La supresión total de los plurinominales plantea dos riesgos que deben evaluarse con seriedad. El primero: que el partido mayoritario concentre un porcentaje aún mayor de escaños sin que su votación lo justifique, quebrando el principio de proporcionalidad que la propia Constitución consagra. El segundo: que desaparezca la voz institucional de minorías políticas, sociales y culturales, cuyo peso electoral no alcanza para ganar distritos, pero que representan corrientes de pensamiento legítimas en el entramado democrático.

Quienes sostienen que la eliminación pura y simple fortalecerá la democracia, olvidan que ésta no se reduce a la regla de la mayoría, sino que exige garantizar a las minorías la posibilidad de existir, expresarse y, sobre todo, influir en las decisiones colectivas. En palabras de nuestra historia constitucional, la democracia es el gobierno de la mayoría con respeto y garantía de los derechos de todos.

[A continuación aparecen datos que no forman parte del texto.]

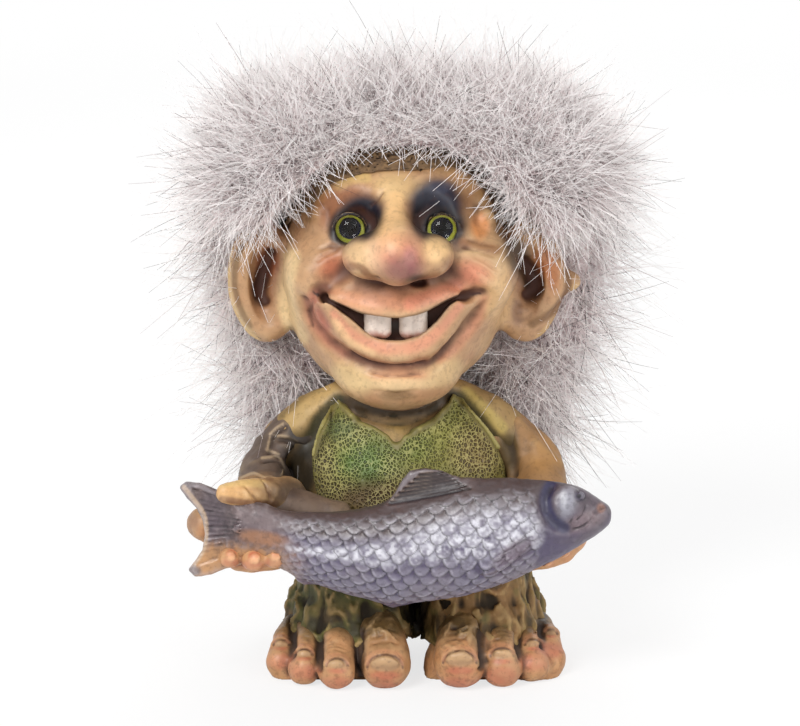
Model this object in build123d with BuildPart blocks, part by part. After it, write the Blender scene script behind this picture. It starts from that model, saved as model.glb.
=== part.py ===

La viabilidad de esta reforma dependerá de que no se conciba como un acto de revancha contra los partidos, sino como una reconstrucción del sistema de representación. Ello implica sustituir los plurinominales por fórmulas que conserven la pluralidad: listas abiertas votadas por la ciudadanía, escaños reservados para pueblos originarios y mecanismos de inclusión paritaria que no dependan de la discrecionalidad partidista.

La política no admite vacíos: si se desmonta un mecanismo sin prever otro que cumpla su función, se abrirá la puerta a un retroceso democrático. Y un retroceso, aunque venga envuelto en el discurso de la austeridad o la pureza representativa, sigue siendo un retroceso.

Si la reforma electoral quiere ser histórica, deberá resistir la tentación del simplismo y abrazar la complejidad. Desaparecer privilegios es un deber; destruir garantías de pluralidad, un error. Entre ambas orillas, el arte de legislar exige puentes, no trincheras.